- Problem
Your task is to reproduce the entries below word for word.
** start Material provided **
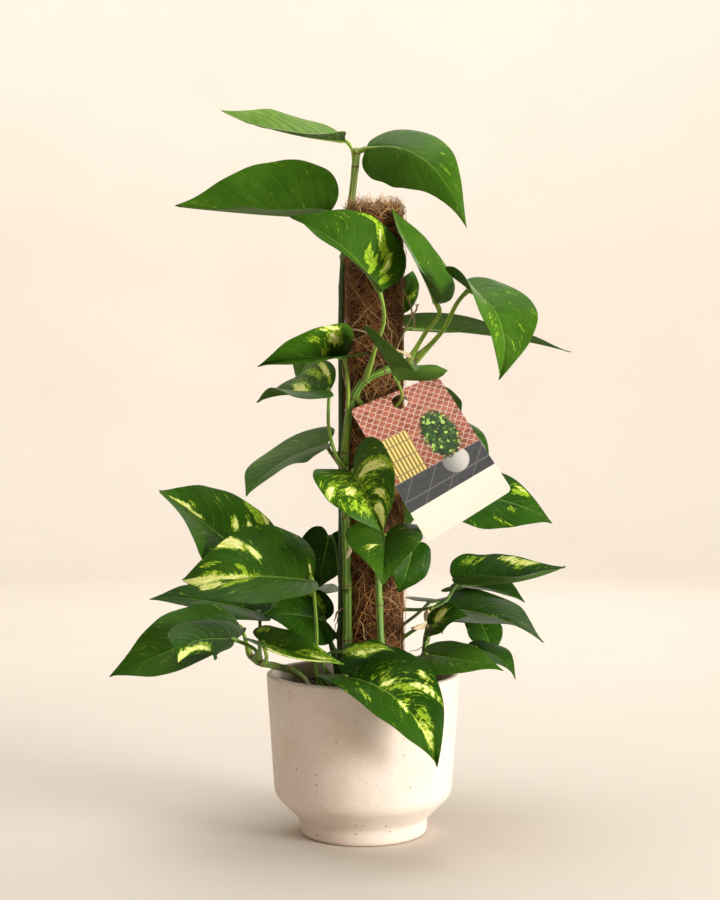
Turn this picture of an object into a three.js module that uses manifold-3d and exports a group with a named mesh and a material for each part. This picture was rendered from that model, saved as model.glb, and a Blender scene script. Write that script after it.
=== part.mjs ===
// A potted pothos on a coir pole, in millimetres. +Z is up, -Y is the front, and the origin is the
// middle of the pot's base. Every piece is a solid of its own: pot, soil, stake, coir sleeve, vines,
// leaves with their stalks, twine tie and plant tag.
import * as THREE from "three";
import { mergeVertices } from "three/addons/utils/BufferGeometryUtils.js";
import Module from "manifold-3d";

const wasm = await Module();
wasm.setup();

// ---- Driving dimensions ----
const GAP = 0.3; // air between two pieces that touch

const POT_RIM = 80; // outer radius at the rim
const POT_HEIGHT = 131;
const POT_WALL = 6.5;
const SHOULDER_RADIUS = 73.5; // where the straight wall turns into the chamfer
const SHOULDER_HEIGHT = 32.5;
const FOOT_RADIUS = 52.5;
const FOOT_HEIGHT = 12.5;
const POT_FLOOR = 10; // thickness of the pot's floor
const POT_SEGMENTS = 36;

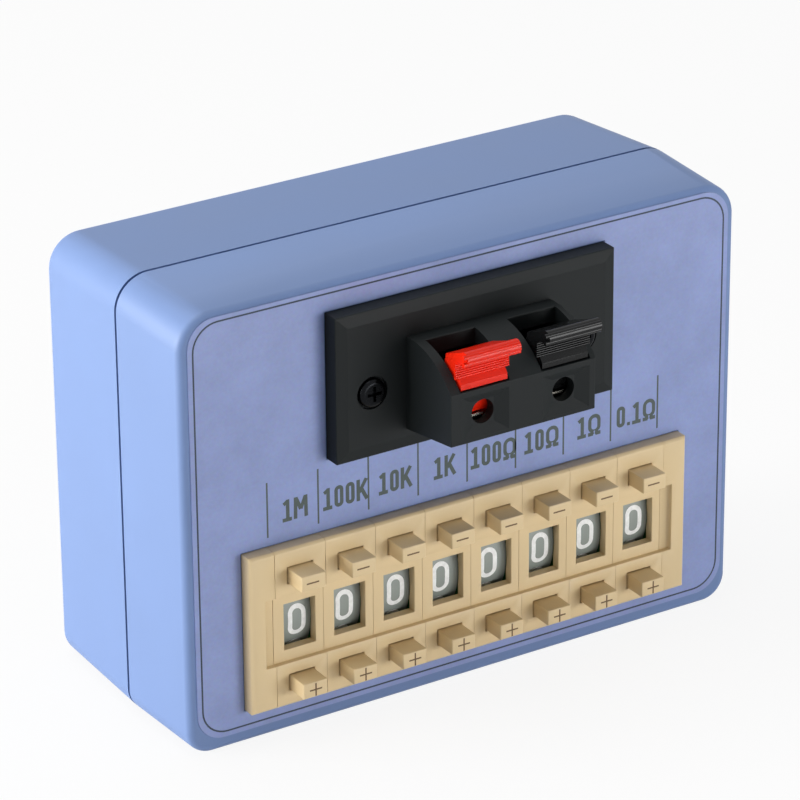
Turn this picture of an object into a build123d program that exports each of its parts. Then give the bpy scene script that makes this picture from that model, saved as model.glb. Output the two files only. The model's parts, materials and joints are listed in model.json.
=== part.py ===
from build123d import *
import os
from math import cos, radians, sin, sqrt, tan

# A pocket resistance decade box: a moulded case in two halves, a bank of
# push-wheel decade switches and a two-way lever terminal on its panel.
# Millimetres. The origin is the middle of the underside, +Z is up, +X is to
# the right of someone facing the panel, and the panel looks towards -Y.

os.makedirs("parts", exist_ok=True)

# Case
front_depth = 16.0
rear_depth = 21.6
wall = 2.0
front_draft = 0.5
rear_draft = 0.85
rear_top_draft = 1.35
upper_corner_radius = 5.0
lower_corner_radius = 3.8
front_edge_radius = 1.2
back_edge_radius = 2.0
parting_gap = 0.5
tongue_thickness = 1.0
tongue_length = 2.0
tongue_inset = 0.05
tongue_clearance = 0.1

# Case screws and the pillars they join
case_screw_radius = 1.1
case_screw_head_radius = 1.9
case_screw_head_height = 1.5
case_screw_head_edge = 0.5
case_screw_grip = 4.0
case_screw_bite = 6.0
pillar_radius = 2.9
front_boss_radius = 2.5
pillar_gap = 0.3
screw_clearance = 0.1

# Cross recesses in the screw heads
cross_reach = 1.1
cross_width = 0.45
cross_depth = 0.7

# Layout of the panel, from its sides inwards
side_margin = 9.475
bottom_margin = 5.15
label_band = 10.65
top_margin = 4.5

# Printed film on the panel
label_side_inset = 1.8
label_low_inset = 2.05
label_high_inset = 1.15
label_radius = 4.2
label_thickness = 0.15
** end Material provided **
- Worked solution
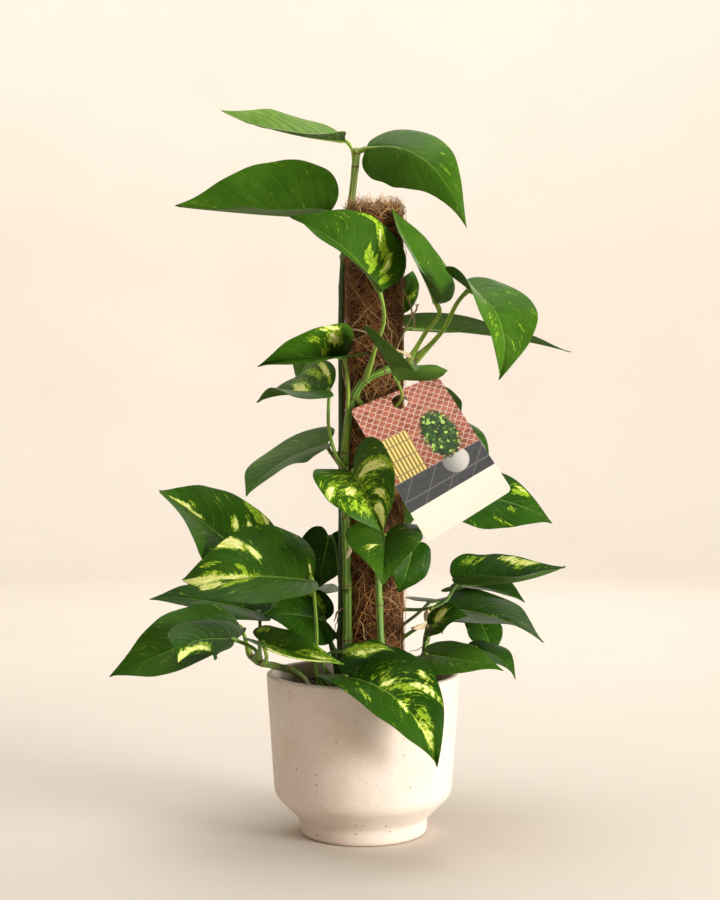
Turn this picture of an object into a three.js module that uses manifold-3d and exports a group with a named mesh and a material for each part. This picture was rendered from that model, saved as model.glb, and a Blender scene script. Write that script after it.
=== part.mjs ===
// A potted pothos on a coir pole, in millimetres. +Z is up, -Y is the front, and the origin is the
// middle of the pot's base. Every piece is a solid of its own: pot, soil, stake, coir sleeve, vines,
// leaves with their stalks, twine tie and plant tag.
import * as THREE from "three";
import { mergeVertices } from "three/addons/utils/BufferGeometryUtils.js";
import Module from "manifold-3d";

const wasm = await Module();
wasm.setup();

// ---- Driving dimensions ----
const GAP = 0.3; // air between two pieces that touch

const POT_RIM = 80; // outer radius at the rim
const POT_HEIGHT = 131;
const POT_WALL = 6.5;
const SHOULDER_RADIUS = 73.5; // where the straight wall turns into the chamfer
const SHOULDER_HEIGHT = 32.5;
const FOOT_RADIUS = 52.5;
const FOOT_HEIGHT = 12.5;
const POT_FLOOR = 10; // thickness of the pot's floor
const POT_SEGMENTS = 36;

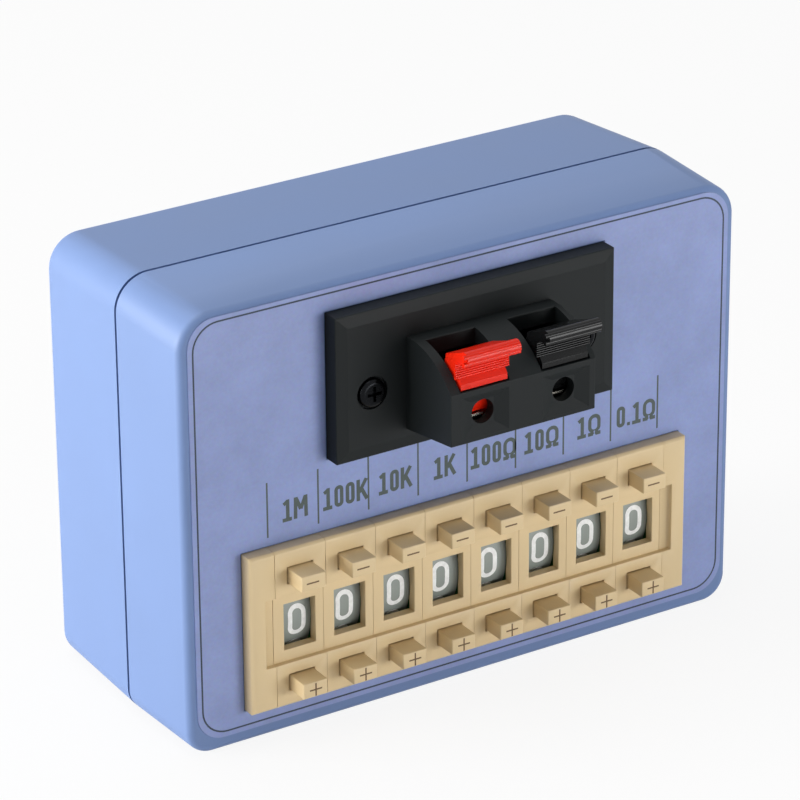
Turn this picture of an object into a build123d program that exports each of its parts. Then give the bpy scene script that makes this picture from that model, saved as model.glb. Output the two files only. The model's parts, materials and joints are listed in model.json.
=== part.py ===
from build123d import *
import os
from math import cos, radians, sin, sqrt, tan

# A pocket resistance decade box: a moulded case in two halves, a bank of
# push-wheel decade switches and a two-way lever terminal on its panel.
# Millimetres. The origin is the middle of the underside, +Z is up, +X is to
# the right of someone facing the panel, and the panel looks towards -Y.

os.makedirs("parts", exist_ok=True)

# Case
front_depth = 16.0
rear_depth = 21.6
wall = 2.0
front_draft = 0.5
rear_draft = 0.85
rear_top_draft = 1.35
upper_corner_radius = 5.0
lower_corner_radius = 3.8
front_edge_radius = 1.2
back_edge_radius = 2.0
parting_gap = 0.5
tongue_thickness = 1.0
tongue_length = 2.0
tongue_inset = 0.05
tongue_clearance = 0.1

# Case screws and the pillars they join
case_screw_radius = 1.1
case_screw_head_radius = 1.9
case_screw_head_height = 1.5
case_screw_head_edge = 0.5
case_screw_grip = 4.0
case_screw_bite = 6.0
pillar_radius = 2.9
front_boss_radius = 2.5
pillar_gap = 0.3
screw_clearance = 0.1

# Cross recesses in the screw heads
cross_reach = 1.1
cross_width = 0.45
cross_depth = 0.7

# Layout of the panel, from its sides inwards
side_margin = 9.475
bottom_margin = 5.15
label_band = 10.65
top_margin = 4.5

# Printed film on the panel
label_side_inset = 1.8
label_low_inset = 2.05
label_high_inset = 1.15
label_radius = 4.2
label_thickness = 0.15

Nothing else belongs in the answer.